Neither lets anyone mess with his vision. Both are routinely prolific, although Allen outpaces Sayles, along with everyone else. He has written and directed 35 movies in 44 years; Sayles has written and directed 16 movies in 28 years. Along the way, both have found time to write books, but Sayles is more prolific on that front: while Allen has authored three slim volumes of sit-down comedy, Sayles has published three novels and two books of short stories. Both men appear in front of the camera, although Allen is a screen icon, Sayles a minor character actor.

Sayles and Allen share a no-nonsense approach to their craft and an unadorned style, yet as artists they’re  from different planets. Allen is always making the same movie on some level; all his films are variations on two or three themes. And whether or not he’s onscreen, they’re all deeply infused by his personality. Whether set in Manhattan or London, his films all occupy the same moral universe, one that  hinges on the chronic weakness of the human condition. Whether comic or tragic, they're all anti-heroic excursions into some sort of existential peril. Sayles never makes the same movie twice. Beholden to his subject matter, and devoted to research and realism, he’s constantly exploring new worlds. His work, which shows no trace of his own persona, is often charged with socially progressive themes. He can't get enough of class conflict. And he has a taste for heroism.

Both men are effortlessly loquacious. Maclean’s Editor-in-Chief Kenneth Whyte recently conducted an expansive interview with Woody Allen for the magazine. And for my interview with John Sayles, who was in Toronto last week, go to Sayles Talk.

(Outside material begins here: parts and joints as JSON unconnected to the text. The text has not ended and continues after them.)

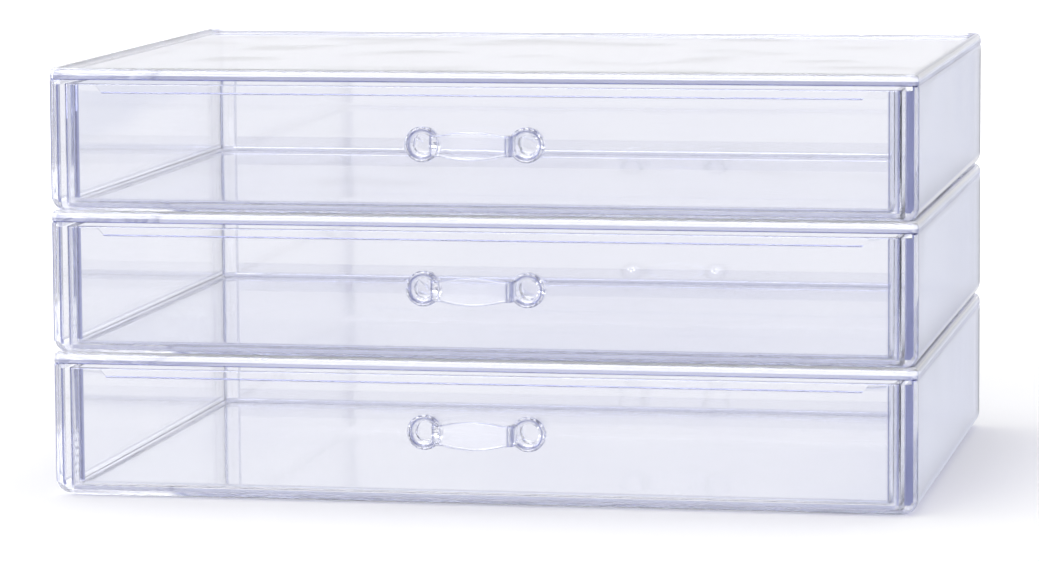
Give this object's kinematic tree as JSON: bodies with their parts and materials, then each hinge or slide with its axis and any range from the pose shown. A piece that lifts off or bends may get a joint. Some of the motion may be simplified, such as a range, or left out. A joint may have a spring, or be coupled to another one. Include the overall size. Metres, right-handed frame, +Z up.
{
  "type": "stacking makeup organizer drawers",
  "caption": "Clear plastic drawer units that nest in a stack, each an open-fronted case with a bonded rimmed lid and a wide shallow drawer with a bow handle.",
  "frame": {"origin": "on the surface the stack stands on, under the middle of its overall box, handles included", "axes": "+X to the right seen from the front, +Y towards the back, +Z up; the drawers open towards -Y"},
  "size_m": [0.305, 0.2304, 0.1513],
  "materials": {
    "clear_plastic": "clear, polished, with a faint lavender tint"
  },
  "bodies": {
    "lower_unit": {"lower_case": "clear_plastic", "lower_lid": "clear_plastic"},
    "middle_unit": {"middle_case": "clear_plastic", "middle_lid": "clear_plastic"},
    "upper_unit": {"upper_case": "clear_plastic", "upper_lid": "clear_plastic"},
    "lower_tray": {"lower_drawer": "clear_plastic", "lower_handle": "clear_plastic"},
    "middle_tray": {"middle_drawer": "clear_plastic", "middle_handle": "clear_plastic"},
    "upper_tray": {"upper_drawer": "clear_plastic", "upper_handle": "clear_plastic"}
  },
  "joints": [
    {"name": "lower_drawer_slide", "type": "slide", "parent": "lower_unit", "child": "lower_tray", "axis": [0, -1, 0], "range_m": [0, 0.165]},
    {"name": "middle_drawer_slide", "type": "slide", "parent": "middle_unit", "child": "middle_tray", "axis": [0, -1, 0], "range_m": [0, 0.165]},
    {"name": "upper_drawer_slide", "type": "slide", "parent": "upper_unit", "child": "upper_tray", "axis": [0, -1, 0], "range_m": [0, 0.165]},
    {"name": "middle_unit_lift", "type": "slide", "parent": "lower_unit", "child": "middle_unit", "axis": [0, 0, 1], "range_m": [0, 0.06]},
    {"name": "upper_unit_lift", "type": "slide", "parent": "middle_unit", "child": "upper_unit", "axis": [0, 0, 1], "range_m": [0, 0.06]}
  ]
}
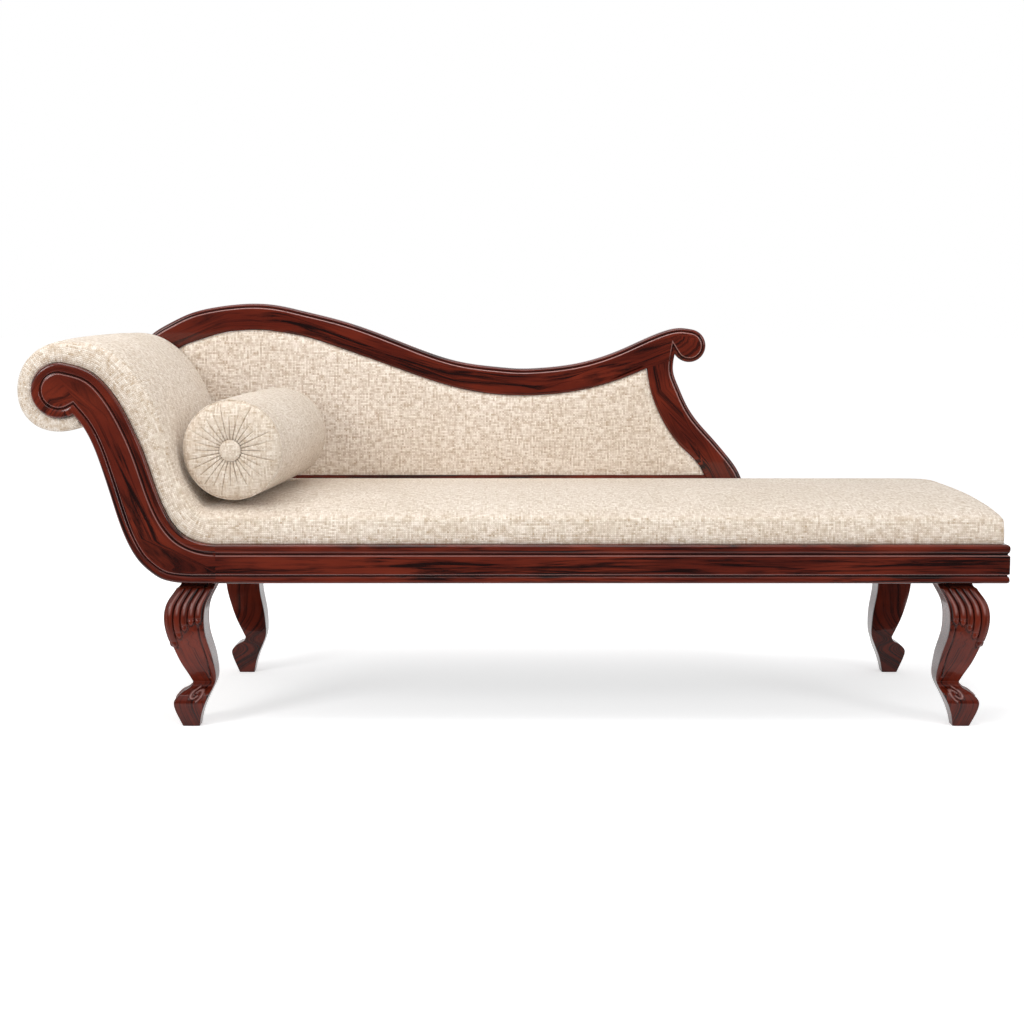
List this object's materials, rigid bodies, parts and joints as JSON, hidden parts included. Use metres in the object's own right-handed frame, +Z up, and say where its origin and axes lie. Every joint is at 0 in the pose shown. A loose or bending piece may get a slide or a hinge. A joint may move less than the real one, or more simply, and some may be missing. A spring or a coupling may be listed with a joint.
{
  "type": "fainting couch",
  "caption": "Long upholstered fainting couch with a scrolled headrest, a low sloping back along one side, carved cabriole legs and a loose bolster.",
  "frame": {"origin": "on the floor, at the centre of the couch's footprint box", "axes": "+X along the couch from the scrolled head end to the foot end, +Y from the open front to the back, +Z up"},
  "size_m": [1.9101, 0.658, 0.817],
  "materials": {
    "show_wood": "dark red mahogany, high gloss lacquer",
    "frame_wood": "plain sawn hardwood, unfinished",
    "linen": "oatmeal slub weave",
    "foam": "open cell upholstery foam, stands in for foam's density",
    "jute": "jute webbing and hessian",
    "black_cloth": "thin black bottoming cloth",
    "steel": "zinc plated",
    "plywood": "birch plywood"
  },
  "bodies": {
    "couch": {"front_scroll_moulding": "show_wood", "front_rail_moulding": "show_wood", "end_rail_moulding": "show_wood", "front_scroll_side": "frame_wood", "rear_scroll_side": "show_wood", "front_seat_rail": "frame_wood", "rear_seat_rail": "show_wood", "end_seat_rail": "frame_wood", "rail_dowels": "frame_wood", "head_seat_rail": "frame_wood", "head_tie_rail": "frame_wood", "roll_core": "frame_wood", "seat_bearers": "frame_wood", "head_slats": "frame_wood", "leg_front_left": "show_wood", "leg_front_right": "show_wood", "leg_rear_left": "show_wood", "leg_rear_right": "show_wood", "leg_bolts": "steel", "leg_nuts": "steel", "corner_blocks": "frame_wood", "seat_webbing_cross": "jute", "seat_webbing_long": "jute", "hessian": "jute", "couch_cover": "linen", "headrest_foam": "foam", "seat_foam": "foam", "head_outer_cover": "linen", "dust_cover": "black_cloth", "crest_rail_head": "show_wood", "crest_rail_scroll": "show_wood", "back_stile_right": "show_wood", "back_stile_head": "show_wood", "back_bottom_rail": "show_wood", "crest_dowels": "frame_wood", "back_bolts": "steel", "back_board": "plywood", "back_cover": "linen", "back_foam": "foam", "back_outer_cover": "linen"},
    "bolster": {"bolster_cover": "linen", "bolster_end_front": "linen", "bolster_end_rear": "linen", "bolster_fill": "foam", "bolster_twine": "jute", "bolster_buttons": "linen"}
  },
  "joints": [
    {"name": "bolster_lift", "type": "slide", "parent": "couch", "child": "bolster", "axis": [0, 0, 1], "range_m": [0, 0.5]}
  ]
}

Now for their new movies. The quick verdict: Sayles has made his best film in a decade, and Allen is back on cruise control. Cassandra's Dream opens Feb. 8; we'll take a closer look at it then.

Honeydripper

The title refers to the name of a derelict juke joint in rural Alabama run by an aging piano player named Tyrone (Danny Glover). He’s struggling to keep the Honeydripper Lounge afloat, and as the creditors close in, Tyrone makes a last-ditch effort to save it by hiring Guitar Sam, a popular hot shot from New Orleans. Predictably, Sam doesn’t show. So Tyrone enlists a young drifter to impersonate him, a black musician fresh off a freight train (Gary Clark Jr.), who has been jailed by the local sheriff (Stacy Keach) and put to work picking cotton. The kid is packing a homemade electric guitar. Turn him loose and, to paraphrase Chuck Berry, my how that little country boy can sing.

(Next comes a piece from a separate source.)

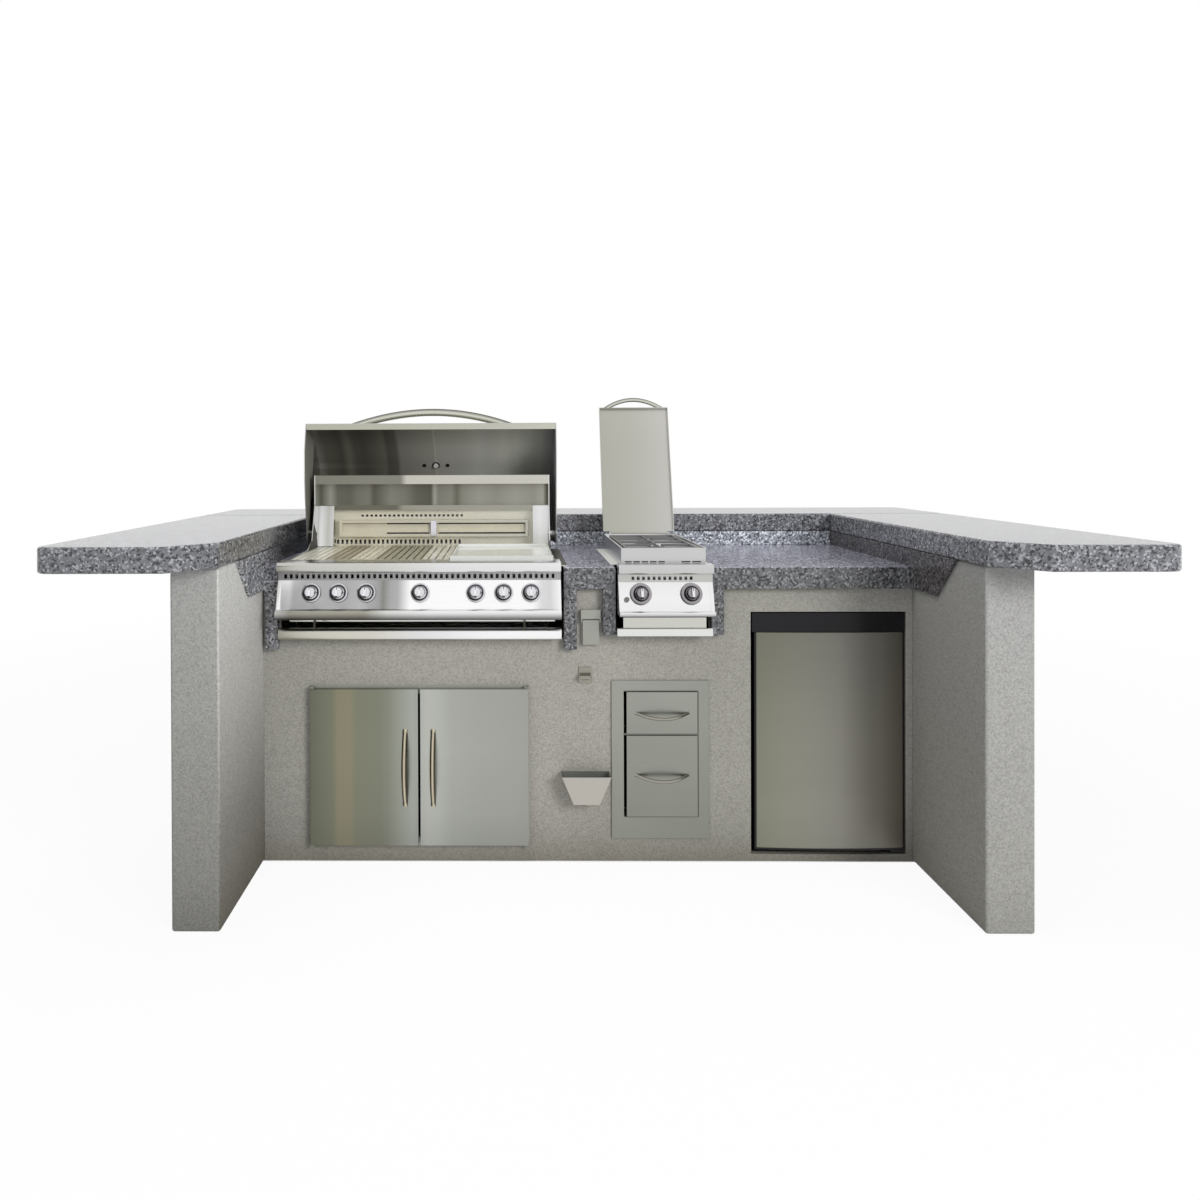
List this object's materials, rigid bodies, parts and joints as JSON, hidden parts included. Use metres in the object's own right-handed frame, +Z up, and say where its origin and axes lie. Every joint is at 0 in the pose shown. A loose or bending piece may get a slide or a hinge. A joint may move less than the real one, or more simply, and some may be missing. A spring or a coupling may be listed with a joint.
{
  "type": "outdoor kitchen island",
  "caption": "U-shaped outdoor kitchen island with stucco walls, a raised granite bar, a built-in grill and side burner with open lids, doors, drawers and a compact refrigerator.",
  "frame": {"origin": "middle of the bar top's outline, on the ground", "axes": "+X to the cook's right, +Y from the cook towards the guests behind the bar, +Z up"},
  "size_m": [3.3, 1.76, 1.7119],
  "materials": {
    "stucco": "matte",
    "granite": "polished",
    "brushed_stainless": "satin",
    "polished_stainless": "polished",
    "heated_steel": "matte",
    "galvanised_steel": "matte",
    "burner_iron": "matte",
    "burner_tile": "matte",
    "black_plastic": "satin",
    "fridge_metal": "satin",
    "knob_metal": "polished",
    "outlet_plastic": "satin"
  },
  "bodies": {
    "island": {"front_wall": "stucco", "back_wall": "stucco", "left_wing_wall": "stucco", "right_wing_wall": "stucco", "stud_frame": "galvanised_steel", "worktop": "granite", "riser": "granite", "left_splash": "granite", "right_splash": "granite", "left_bar_top": "granite", "right_bar_top": "granite", "back_bar_top": "granite", "grill_firebox": "brushed_stainless", "grill_control_panel": "brushed_stainless", "griddle": "brushed_stainless", "left_grate": "brushed_stainless", "right_grate": "brushed_stainless", "side_burner_box": "brushed_stainless", "side_burner_panel": "brushed_stainless", "door_frame": "brushed_stainless", "drawer_cabinet": "brushed_stainless", "cap_catcher": "brushed_stainless", "burner_manifold": "heated_steel", "flame_tamers": "heated_steel", "rear_burner": "burner_tile", "left_hood_pin": "polished_stainless", "right_hood_pin": "polished_stainless", "fridge_shelf": "polished_stainless", "bottle_opener": "polished_stainless", "side_burner_heads": "burner_iron", "side_burner_grate": "burner_iron", "fridge_cabinet": "black_plastic", "outlet_box": "outlet_plastic"},
    "hood": {"grill_hood": "brushed_stainless", "hood_handle": "polished_stainless", "hood_thermometer": "polished_stainless"},
    "side_burner_lid": {"side_burner_lid": "brushed_stainless", "lid_handle": "polished_stainless"},
    "left_door": {"left_door": "brushed_stainless", "left_door_handle": "polished_stainless"},
    "right_door": {"right_door": "brushed_stainless", "right_door_handle": "polished_stainless"},
    "upper_drawer": {"upper_drawer": "brushed_stainless", "upper_drawer_handle": "polished_stainless"},
    "lower_drawer": {"lower_drawer": "brushed_stainless", "lower_drawer_handle": "polished_stainless"},
    "fridge_door": {"fridge_door": "fridge_metal"},
    "grill_drip_tray": {"grill_drip_tray": "brushed_stainless"},
    "side_burner_tray": {"side_burner_tray": "brushed_stainless"},
    "igniter_button": {"igniter_button": "black_plastic"},
    "outlet_flap": {"outlet_flap": "outlet_plastic"},
    "grill_knob_1": {"grill_knob_1": "knob_metal"},
    "grill_knob_2": {"grill_knob_2": "knob_metal"},
    "grill_knob_3": {"grill_knob_3": "knob_metal"},
    "grill_knob_4": {"grill_knob_4": "knob_metal"},
    "grill_knob_5": {"grill_knob_5": "knob_metal"},
    "grill_knob_6": {"grill_knob_6": "knob_metal"},
    "grill_knob_7": {"grill_knob_7": "knob_metal"},
    "side_burner_knob_1": {"side_burner_knob_1": "knob_metal"},
    "side_burner_knob_2": {"side_burner_knob_2": "knob_metal"}
  },
  "joints": [
    {"name": "hood_hinge", "type": "hinge", "parent": "island", "child": "hood", "pos_m": [-0.593, 0.135, 1.14], "axis": [1, 0, 0], "range_deg": [0, 90]},
    {"name": "side_burner_lid_hinge", "type": "hinge", "parent": "island", "child": "side_burner_lid", "pos_m": [0.271, 0.247, 1.128], "axis": [1, 0, 0], "range_deg": [0, 105]},
    {"name": "left_door_hinge", "type": "hinge", "parent": "island", "child": "left_door", "pos_m": [-0.984, -0.295, 0.345], "axis": [0, 0, -1], "range_deg": [0, 110]},
    {"name": "right_door_hinge", "type": "hinge", "parent": "island", "child": "right_door", "pos_m": [-0.216, -0.295, 0.345], "axis": [0, 0, 1], "range_deg": [0, 110]},
    {"name": "upper_drawer_slide", "type": "slide", "parent": "island", "child": "upper_drawer", "axis": [0, -1, 0], "range_m": [0, 0.4]},
    {"name": "lower_drawer_slide", "type": "slide", "parent": "island", "child": "lower_drawer", "axis": [0, -1, 0], "range_m": [0, 0.4]},
    {"name": "fridge_door_hinge", "type": "hinge", "parent": "island", "child": "fridge_door", "pos_m": [1.124, -0.271, 0.431], "axis": [0, 0, 1], "range_deg": [0, 90]},
    {"name": "grill_drip_tray_slide", "type": "slide", "parent": "island", "child": "grill_drip_tray", "axis": [0, -1, 0], "range_m": [0, 0.4]},
    {"name": "side_burner_tray_slide", "type": "slide", "parent": "island", "child": "side_burner_tray", "axis": [0, -1, 0], "range_m": [0, 0.4]},
    {"name": "igniter_button_press", "type": "slide", "parent": "island", "child": "igniter_button", "axis": [0, 0.9634, -0.2682], "range_m": [0, 0.003], "stiffness_N_per_m": 600},
    {"name": "outlet_flap_hinge", "type": "hinge", "parent": "island", "child": "outlet_flap", "pos_m": [0.014, -0.2898, 0.864], "axis": [-1, 0, 0], "range_deg": [0, 95]},
    {"name": "grill_knob_1_turn", "type": "hinge", "parent": "island", "child": "grill_knob_1", "pos_m": [-0.97, -0.3568, 0.9775], "axis": [0, -0.9634, 0.2682], "range_deg": [0, 250]},
    {"name": "grill_knob_2_turn", "type": "hinge", "parent": "island", "child": "grill_knob_2", "pos_m": [-0.875, -0.3568, 0.9775], "axis": [0, -0.9634, 0.2682], "range_deg": [0, 250]},
    {"name": "grill_knob_3_turn", "type": "hinge", "parent": "island", "child": "grill_knob_3", "pos_m": [-0.777, -0.3568, 0.9775], "axis": [0, -0.9634, 0.2682], "range_deg": [0, 250]},
    {"name": "grill_knob_4_turn", "type": "hinge", "parent": "island", "child": "grill_knob_4", "pos_m": [-0.588, -0.3568, 0.9775], "axis": [0, -0.9634, 0.2682], "range_deg": [0, 250]},
    {"name": "grill_knob_5_turn", "type": "hinge", "parent": "island", "child": "grill_knob_5", "pos_m": [-0.394, -0.3568, 0.9775], "axis": [0, -0.9634, 0.2682], "range_deg": [0, 250]},
    {"name": "grill_knob_6_turn", "type": "hinge", "parent": "island", "child": "grill_knob_6", "pos_m": [-0.296, -0.3568, 0.9775], "axis": [0, -0.9634, 0.2682], "range_deg": [0, 250]},
    {"name": "grill_knob_7_turn", "type": "hinge", "parent": "island", "child": "grill_knob_7", "pos_m": [-0.2, -0.3568, 0.9775], "axis": [0, -0.9634, 0.2682], "range_deg": [0, 250]},
    {"name": "side_burner_knob_1_turn", "type": "hinge", "parent": "island", "child": "side_burner_knob_1", "pos_m": [0.183, -0.356, 0.9715], "axis": [0, -0.9634, 0.2682], "range_deg": [0, 250]},
    {"name": "side_burner_knob_2_turn", "type": "hinge", "parent": "island", "child": "side_burner_knob_2", "pos_m": [0.359, -0.356, 0.9715], "axis": [0, -0.9634, 0.2682], "range_deg": [0, 250]}
  ]
}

Honeydripper’s southern fried magic realism may be too sweet and too corny for the urbane palate. But underlying this fable of rock’n’roll saving the world are some sterling performances and  divine music. Glover carries the weight of the world on his shoulders as the all-but-defeated Tyrone, who clings to his bar, and his pride, while being haunted by the ghosts of music past. Delta blues master Keb’ Mo’ slips in and out of the picture as a phantom trickster, a blind gent dispensing wisdom between licks of slide guitar. Gary Clark Jr. is a slow-burn revelation, simmering with a quiet charisma that erupts with quicksilver virtuosity in the climactic scene of Tyrone's imposter  band bringing the Honeydripper Lounge back to life.

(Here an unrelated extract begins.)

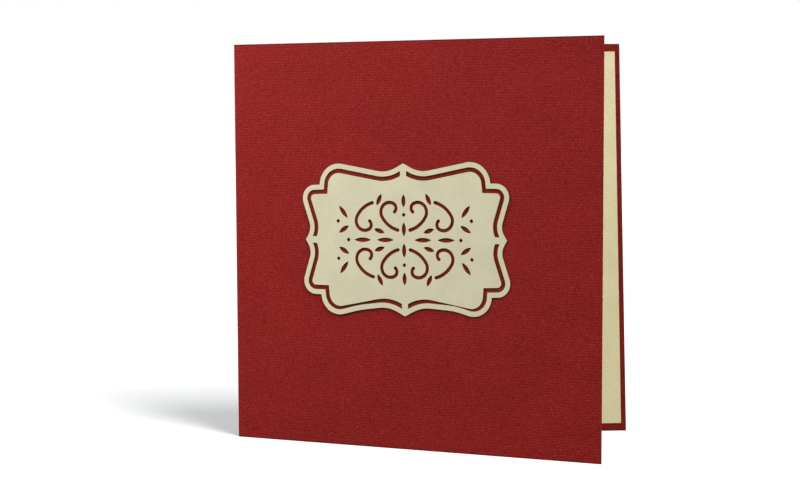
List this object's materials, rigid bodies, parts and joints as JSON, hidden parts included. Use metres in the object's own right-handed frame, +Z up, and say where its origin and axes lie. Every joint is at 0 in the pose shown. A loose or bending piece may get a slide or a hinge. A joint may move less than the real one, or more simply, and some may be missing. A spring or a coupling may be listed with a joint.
{
  "type": "pop up card",
  "caption": "Square folded greeting card standing half open, with a laser-cut bracket label on the front and a tiered cake of slotted paper slices inside.",
  "frame": {"origin": "on the ground under the middle of the card's bounding box", "axes": "+Z up along the spine, +X from the spine out through the mouth, -Y on the side of the front half"},
  "size_m": [0.1458, 0.092, 0.15],
  "materials": {
    "red_card": "matte",
    "cream_sheet": "matte",
    "cream_card": "matte"
  },
  "bodies": {
    "root": {"cover": "red_card", "insert_sheet": "cream_sheet", "front_label": "cream_card", "cake_slice_a1": "cream_card", "cake_slice_a2": "cream_card", "cake_slice_a3": "cream_card", "cake_slice_a4": "cream_card", "cake_slice_a5": "cream_card", "cake_slice_a6": "cream_card", "cake_slice_a7": "cream_card", "cake_slice_b1": "cream_card", "cake_slice_b2": "cream_card", "cake_slice_b3": "cream_card", "cake_slice_b4": "cream_card", "cake_slice_b5": "cream_card", "cake_slice_b6": "cream_card", "cake_slice_b7": "cream_card"}
  },
  "joints": []
}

Film may be the art of faking reality. But like Once, which gave us Dublin unplugged, this is one of those rare music movies that doesn’t fake the music. Sayles understands that it’s easier to turn a musician into an actor than an actor into a musician. And aside from Glover, all the actors cast as musicians in Honeydripper are musicians first and foremost. As with Once, crackling performances are recorded live off the floor with no lip synch—crucial for a film that aims for authenticity as it untangles rock’n’roll’s early roots.

Some of Sayles’ recent films, notably Silver City (2004), have been heavy-handed with didactic intent. That’s not the case here. Although his characters bear an aura of nobility that can get a little stifling, there’s nothing too black-and-white about this story of race and music in the Deep South. You might expect the one major white character, Stacy Keach’s sheriff, to come off as a stereotypical bigot. But he’s quite subtly drawn, as a secure patriarch who derives his power from gentle patronizing rather than brutality. And Sayles populates his tale with enough personnel  to fill a Broadway musical—from Tyrone's wife (Lisa Gay Hamilton), who's torn between her devil-music husband and a revival tent preacher, to
the faded southern belle who employs her as a maid (Mary Steenburgen).

While Sayles' story is utterly predictable—its tidy narrative arc and feel-good ending are more typical of a Hollywood movie than an "indie" film—the tropes are offset by the director’s sharp eye for detail, the complexity of his characters, and the assiduous research informing the script and the music.

Honeydripper is Sayles’ best film since Lone Star (1996). And what ultimately pulls it back from the brink of cliché is the emotional resonance of Danny Glover's reflective performance. Following his note-perfect turn in Clement Virgo's Poor Boy's Game, he shows once again that Mel Gibson's beleagered sidekick from Lethal Weapon was carrying a concealed weapon of untapped talent.